Lorsque nous avons regardé de plus près et comparé les changements d'une semaine à l'autre, nous avons découvert pourquoi. Alors que la fonte des neiges antérieure stimulait la productivité des plantes en juin, cette productivité a commencé à diminuer en juillet – normalement leur saison de pointe pour la photosynthèse. En août, la productivité était bien inférieure à la normale.
Les arbustes, carex et autres plantes des zones humides dominants de l'Arctique ne séquestraient plus plus de carbone en fin de saison. C'était comme se réveiller plus tôt le matin et être prêt à s'endormir plus tôt le soir.
Nous avons encore de nombreuses questions, notamment pourquoi les plantes réagissent de cette façon et si l'indice largement utilisé pour la croissance des plantes basé sur les changements de lumière visible et infrarouge, appelé NDVI, est définitivement associé à une absorption plus élevée de dioxyde de carbone. Certains écosystèmes arctiques ont montré de fortes corrélations entre le NDVI et l'absorption de dioxyde de carbone, tandis que d'autres ne l'ont pas fait. Nous n'avons trouvé aucune preuve que les plantes aient été affectées par des limitations d'eau en fin de saison.
Si les écosystèmes de la toundra ne sont pas en mesure de continuer à absorber du dioxyde de carbone plus tard dans la saison, l'augmentation attendue du nombre de plantes séquestrant le carbone pourrait ne pas se matérialiser.

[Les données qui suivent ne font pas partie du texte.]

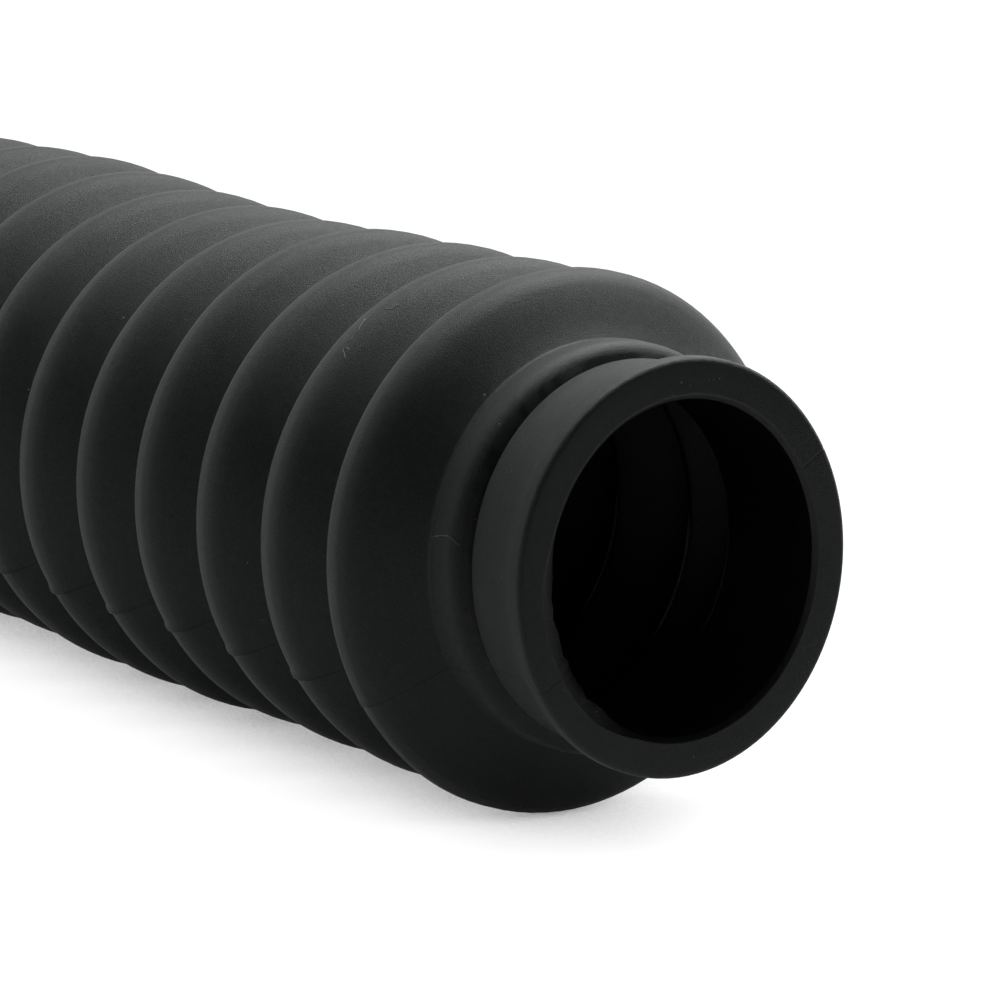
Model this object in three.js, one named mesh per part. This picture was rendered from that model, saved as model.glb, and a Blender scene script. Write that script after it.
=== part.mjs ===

Et il y a un autre problème. Normalement, les plantes de la toundra stockent plus de carbone par photosynthèse que la toundra n'en libère, ce qui en fait un vaste puits de carbone. Les hivers longs et froids ralentissent la décomposition des plantes et les enferment dans le sol gelé. Cependant, lorsque le pergélisol contenant cette matière organique et d'autres dégèle, il libère davantage de gaz à effet de serre dans l'atmosphère.
Ce n'est pas seulement une histoire de plantes et de climat. Les modifications de la végétation peuvent avoir des effets étendus sur d'autres composants des écosystèmes, y compris les animaux et les humains.
Le Groupe d'experts intergouvernemental sur l'évolution du climat, l'organisme des Nations Unies chargé d'évaluer la science liée au changement climatique, a estimé que les changements dans la couverture neigeuse ont déjà affecté la sécurité alimentaire et hydrique. De nombreuses communautés autochtones locales dépendent de la chasse, du piégeage et de la pêche, et le développement précoce de la végétation peut affecter l'équilibre délicat des systèmes complexes de l'Arctique.
Si le verdissement de l'Arctique ne fait que changer les saisons et n'augmente pas le niveau global de dioxyde de carbone comme on le croyait auparavant, cela pourrait également signifier que les modèles actuellement utilisés pour évaluer et prédire l'impact global du changement climatique manquent d'une information importante. Le résultat pourrait être qu'un processus que nous pensions ralentir ou atténuer le changement climatique ne fonctionne pas comme prévu.